OCC clears the path to greater capital efficiencies for clearing firms in US exchange-listed options markets

Published by: Craig Donohue, Executive Chairman & CEO, OCC Aug 2018

At OCC, we constantly are searching for ways to promote stability and market integrity through effective and efficient clearance, settlement and risk management services, while providing thought leadership and education to market participants and the public about the prudent use of the products we clear. 

Enhancing our resiliency as a Systemically Important Financial Market Utility (SIFMU) is critical to our ability to reduce systemic risk, increase market transparency, and provide capital and collateral efficiencies for the users of the US exchange-listed options markets. One step in this strategic process is our Financial Safeguards Framework (FSF), which determines how OCC sizes its clearing fund and allocates contributions to the clearing fund from OCC’s clearing membersWith the approval of the FSF by the US Securities and Exchange Commission on 27 July 2018OCC plans to implement the FSF starting on 4 September 2018.

Our current clearing fund methodology, which has been in place since 2012, needed significant modifications in order to meet new and evolving regulatory requirements and industry best practices. Our new FSF will provide a significantly improved methodology and enhanced resources to our clearing firms and liquidity providers

Market participants will see several key benefits from OCC’s new clearing fund methodology:

Improved Methodology:  The size of OCC’s clearing fund will now be based on stress testing results that include historical and other “extreme but plausible scenarios” rather than trebling margin variances:

  • The new FSF will reduce pro-cyclicality by decoupling the simultaneous increase in margin and clearing fund contributions that can place undue liquidity demands on OCC’s clearing members
  • The new FSF will also make the manner in which OCC handles stress shocks on index options products and single-name equity options consistent
  • The new FSF will eliminate the $1.8 billion “prudential margin of safety” given the improved methodology enhancements. 

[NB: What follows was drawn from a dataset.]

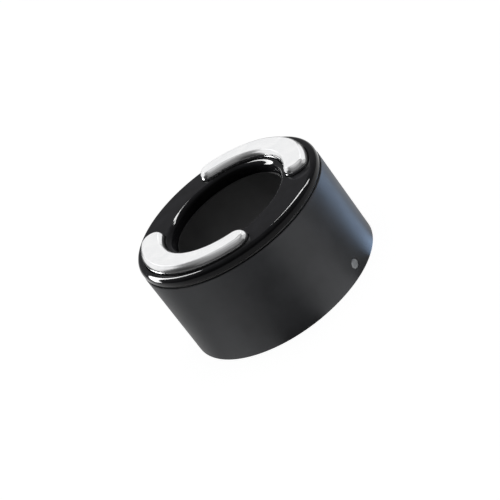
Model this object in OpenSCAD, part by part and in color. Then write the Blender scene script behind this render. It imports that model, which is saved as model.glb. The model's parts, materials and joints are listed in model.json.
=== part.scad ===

Enhanced Resources: OCC’s new clearing fund will now be sized to cover the simultaneous default of its two largest clearing members (“Cover Two”) versus a default by its single largest clearing member (“Cover One”):

  • While the new Cover Two approach exceeds US regulatory requirements, this higher standard better aligns OCC with other systemically important derivative clearing houses, including CME and ICE. 
  • Moving to Cover Two also allows OCC to meet international standards, which will be important for OCC in ultimately achieving recognition as a “Qualified Central Counterparty” in Europe.
  • Meeting Cover Two requirements will also better enable OCC to maintain its exceptional AA+/Stable credit rating by Standard & Poor’s. Of the 9,328 global entities and sovereigns rated by S&P, only one percent have a AA+/Stable rating like OCC, reflecting our efforts to strengthen our FSF and promote stability and market integrity through effective and efficient clearance, settlement and risk management services

Risk-Based Allocation: The new FSF more appropriately risk-weights OCC’s allocation of clearing fund contribution requirements to each of its clearing members. OCC’s clearing fund now will be allocated to clearing members based on 70 percent margin risk, 15 percent open interest, and 15 percent cleared volume, rather than 35 percent margin risk, 50 percent open interest, and 15 percent cleared volume under the current methodology. Margin risk provides a transparent and easily understood metric for clearing firms and aligns incentives with clearing members by increasing the allocation to members with more margin risk. 

OCC’s new FSF builds upon other enhancements to our financial resources and resiliency as a SIFMU. Over the last several years, we have significantly expanded and diversified our access to liquidity by:

  • Maintaining and renewing our $2 billion committed credit facility from a consortium of banks, while reducing clearing firm participation in such facilities in order to reduce concentration risk; 
  • Becoming the first and only SIFMU to add a new $1 billion non-bank committed credit facility with CalPERS, the largest U.S. pension fund; and, 
  • Enhancing the pre-funded financial resources available to OCC, by requiring a minimum of $3 billion in cash in the clearing fund which is held at the Chicago Federal Reserve Bank.

OCC is committed to providing market participants with high quality and efficient clearing, settlement and risk management services, with a particular focus on elevating our risk management capabilities. Enhancing OCC’s resiliency as a SIFMU is critical to our ability to reduce systemic risk, increase market transparency, and provide capital and collateral efficiencies for the users of the US exchange-listed options and futures markets.